__What you will do__. Would you print the material exactly, starting at its first line and ending at the line holding "FIRST_LINK_ANGLE = math.radians(14.71)"?

◇ ◇ ◇ ◇ ◇

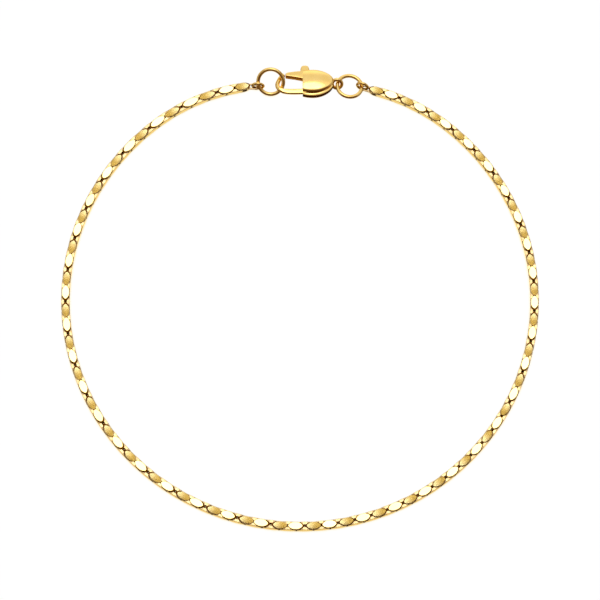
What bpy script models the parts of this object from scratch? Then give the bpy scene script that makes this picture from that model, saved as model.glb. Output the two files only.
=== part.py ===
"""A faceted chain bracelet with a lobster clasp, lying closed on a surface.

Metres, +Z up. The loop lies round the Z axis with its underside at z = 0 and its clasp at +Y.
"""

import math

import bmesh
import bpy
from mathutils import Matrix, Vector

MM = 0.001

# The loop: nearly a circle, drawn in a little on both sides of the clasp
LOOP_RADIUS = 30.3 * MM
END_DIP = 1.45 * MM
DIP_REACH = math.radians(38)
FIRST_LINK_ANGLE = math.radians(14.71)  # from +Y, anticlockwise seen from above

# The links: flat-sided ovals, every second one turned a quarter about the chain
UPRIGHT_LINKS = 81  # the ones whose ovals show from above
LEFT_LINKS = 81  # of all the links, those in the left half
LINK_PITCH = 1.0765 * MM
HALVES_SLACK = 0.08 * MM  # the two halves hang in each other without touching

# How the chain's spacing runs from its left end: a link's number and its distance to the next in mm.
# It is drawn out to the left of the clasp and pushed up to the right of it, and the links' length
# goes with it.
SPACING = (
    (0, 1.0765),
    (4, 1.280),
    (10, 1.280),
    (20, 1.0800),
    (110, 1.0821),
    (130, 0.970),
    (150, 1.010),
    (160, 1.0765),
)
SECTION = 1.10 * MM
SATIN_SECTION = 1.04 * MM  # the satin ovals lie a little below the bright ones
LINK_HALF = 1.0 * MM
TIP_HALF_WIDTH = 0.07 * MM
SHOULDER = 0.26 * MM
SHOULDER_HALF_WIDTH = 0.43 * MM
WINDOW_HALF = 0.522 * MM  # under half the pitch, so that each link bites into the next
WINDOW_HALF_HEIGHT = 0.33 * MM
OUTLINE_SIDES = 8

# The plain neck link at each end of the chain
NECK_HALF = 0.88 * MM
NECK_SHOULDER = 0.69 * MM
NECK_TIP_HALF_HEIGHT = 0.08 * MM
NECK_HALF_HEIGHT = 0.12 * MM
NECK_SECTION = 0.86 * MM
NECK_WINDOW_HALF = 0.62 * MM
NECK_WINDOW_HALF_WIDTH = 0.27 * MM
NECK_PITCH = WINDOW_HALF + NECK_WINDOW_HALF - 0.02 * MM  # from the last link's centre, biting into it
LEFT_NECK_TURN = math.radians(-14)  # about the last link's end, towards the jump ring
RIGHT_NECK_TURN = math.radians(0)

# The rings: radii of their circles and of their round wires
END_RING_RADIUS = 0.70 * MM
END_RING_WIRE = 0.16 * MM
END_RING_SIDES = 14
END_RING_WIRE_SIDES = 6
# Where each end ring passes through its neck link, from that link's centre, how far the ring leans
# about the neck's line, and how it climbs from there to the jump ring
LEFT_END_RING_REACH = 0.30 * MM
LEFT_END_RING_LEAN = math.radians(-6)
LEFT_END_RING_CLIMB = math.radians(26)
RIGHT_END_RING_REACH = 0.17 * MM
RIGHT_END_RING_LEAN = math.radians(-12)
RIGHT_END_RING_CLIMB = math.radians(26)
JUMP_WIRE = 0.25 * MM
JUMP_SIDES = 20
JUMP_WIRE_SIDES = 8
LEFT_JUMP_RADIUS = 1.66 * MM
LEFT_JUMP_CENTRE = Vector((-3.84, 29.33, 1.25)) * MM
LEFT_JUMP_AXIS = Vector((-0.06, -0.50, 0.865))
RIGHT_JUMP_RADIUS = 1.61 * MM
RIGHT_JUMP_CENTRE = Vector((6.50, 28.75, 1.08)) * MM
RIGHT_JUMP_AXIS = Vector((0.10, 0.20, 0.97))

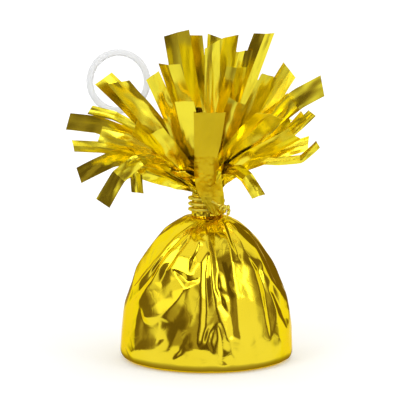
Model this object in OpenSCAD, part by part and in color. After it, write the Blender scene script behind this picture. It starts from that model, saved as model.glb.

◇ ◇ ◇ ◇ ◇

__Exercise result__.
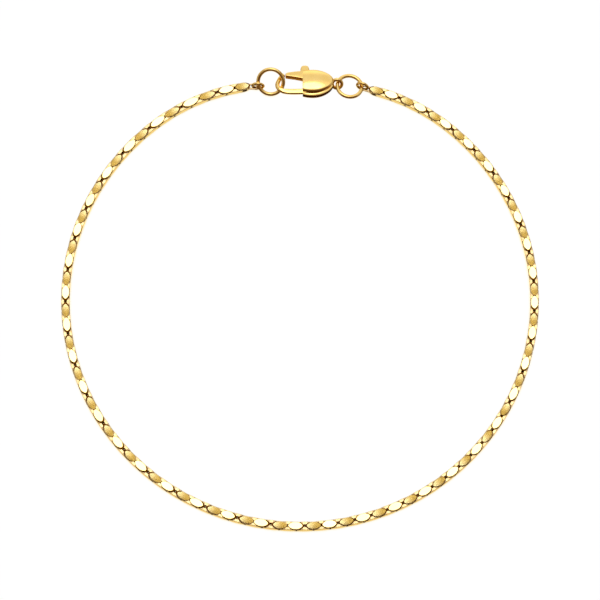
What bpy script models the parts of this object from scratch? Then give the bpy scene script that makes this picture from that model, saved as model.glb. Output the two files only.
=== part.py ===
"""A faceted chain bracelet with a lobster clasp, lying closed on a surface.

Metres, +Z up. The loop lies round the Z axis with its underside at z = 0 and its clasp at +Y.
"""

import math

import bmesh
import bpy
from mathutils import Matrix, Vector

MM = 0.001

# The loop: nearly a circle, drawn in a little on both sides of the clasp
LOOP_RADIUS = 30.3 * MM
END_DIP = 1.45 * MM
DIP_REACH = math.radians(38)
FIRST_LINK_ANGLE = math.radians(14.71)  # from +Y, anticlockwise seen from above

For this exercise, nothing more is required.